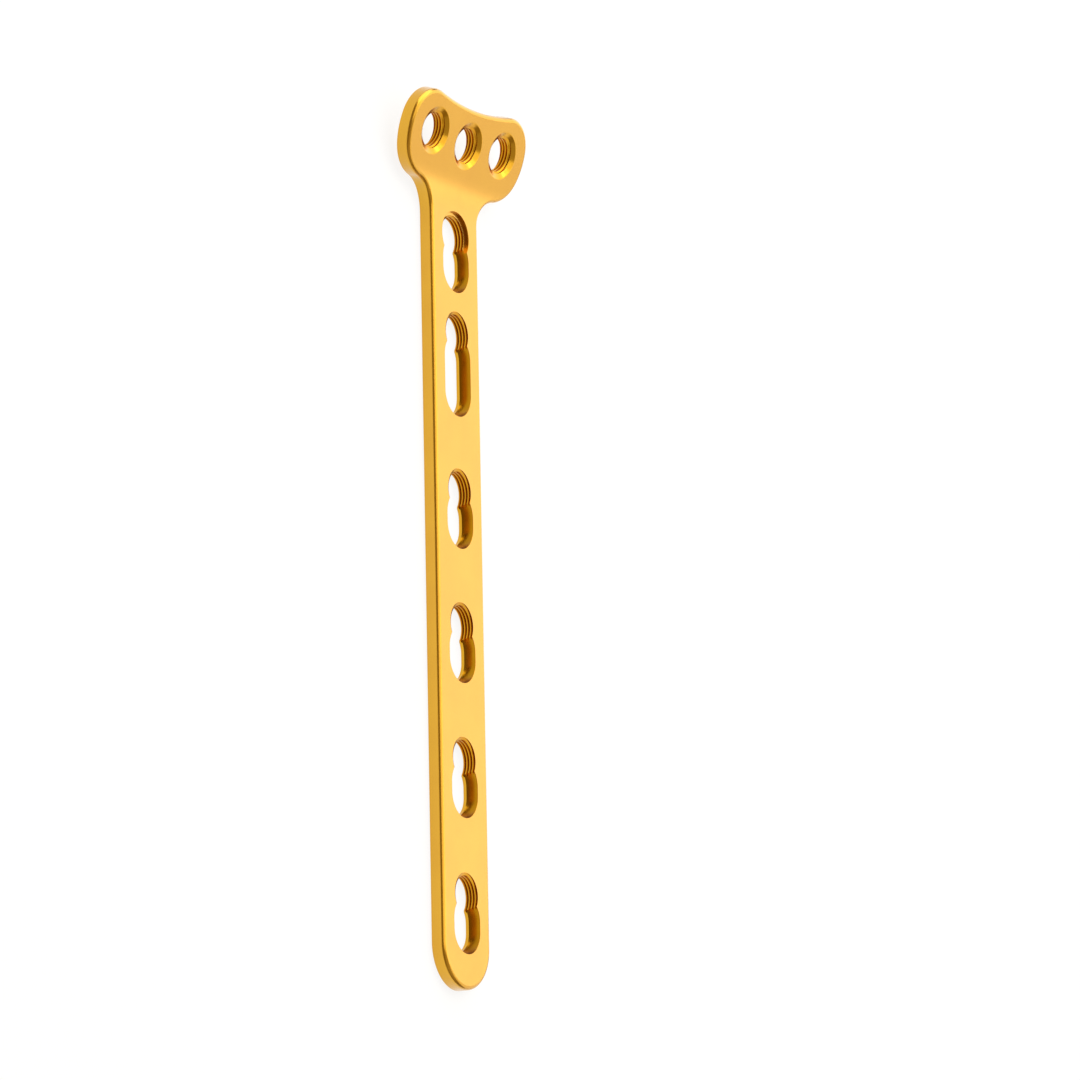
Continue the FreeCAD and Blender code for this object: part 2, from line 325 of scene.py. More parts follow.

==

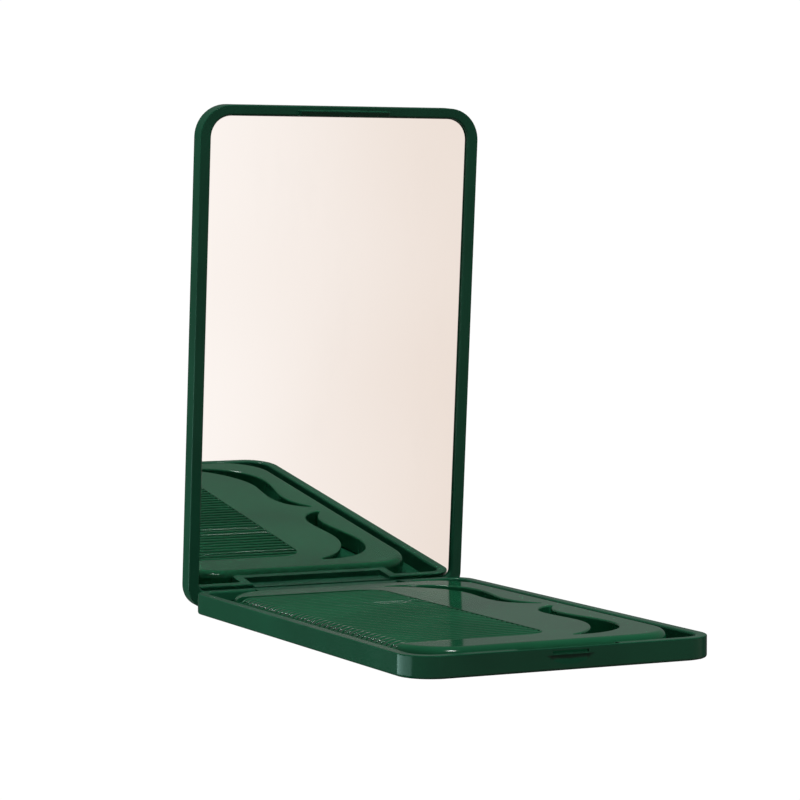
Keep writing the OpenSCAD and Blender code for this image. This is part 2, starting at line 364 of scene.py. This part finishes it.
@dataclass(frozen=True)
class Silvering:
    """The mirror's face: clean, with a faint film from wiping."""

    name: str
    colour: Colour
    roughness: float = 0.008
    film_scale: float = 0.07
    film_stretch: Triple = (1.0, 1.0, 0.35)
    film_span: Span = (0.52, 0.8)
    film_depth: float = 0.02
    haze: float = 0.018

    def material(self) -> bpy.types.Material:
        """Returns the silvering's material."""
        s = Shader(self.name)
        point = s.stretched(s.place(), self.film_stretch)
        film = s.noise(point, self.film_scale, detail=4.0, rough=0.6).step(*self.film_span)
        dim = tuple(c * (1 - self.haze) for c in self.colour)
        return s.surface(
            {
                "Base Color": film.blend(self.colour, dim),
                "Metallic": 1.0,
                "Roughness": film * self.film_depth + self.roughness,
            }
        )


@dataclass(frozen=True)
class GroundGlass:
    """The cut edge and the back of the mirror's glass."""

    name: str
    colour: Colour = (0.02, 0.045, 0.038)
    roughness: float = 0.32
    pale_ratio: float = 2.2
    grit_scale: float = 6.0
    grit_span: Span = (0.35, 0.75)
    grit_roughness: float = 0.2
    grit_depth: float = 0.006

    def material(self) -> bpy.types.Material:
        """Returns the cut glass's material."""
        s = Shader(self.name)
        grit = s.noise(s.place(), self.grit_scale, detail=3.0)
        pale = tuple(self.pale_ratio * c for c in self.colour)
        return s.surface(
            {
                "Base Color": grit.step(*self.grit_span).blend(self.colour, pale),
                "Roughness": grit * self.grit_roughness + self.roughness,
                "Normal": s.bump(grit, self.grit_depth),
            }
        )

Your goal
Your task is to repeat exactly the lines from the one that contains "Keep writing the" through the one that contains "face: clean, with", with both end lines included.

Answer for the task
Keep writing the OpenSCAD and Blender code for this image. This is part 2, starting at line 364 of scene.py. This part finishes it.
@dataclass(frozen=True)
class Silvering:
    """The mirror's face: clean, with a faint film from wiping."""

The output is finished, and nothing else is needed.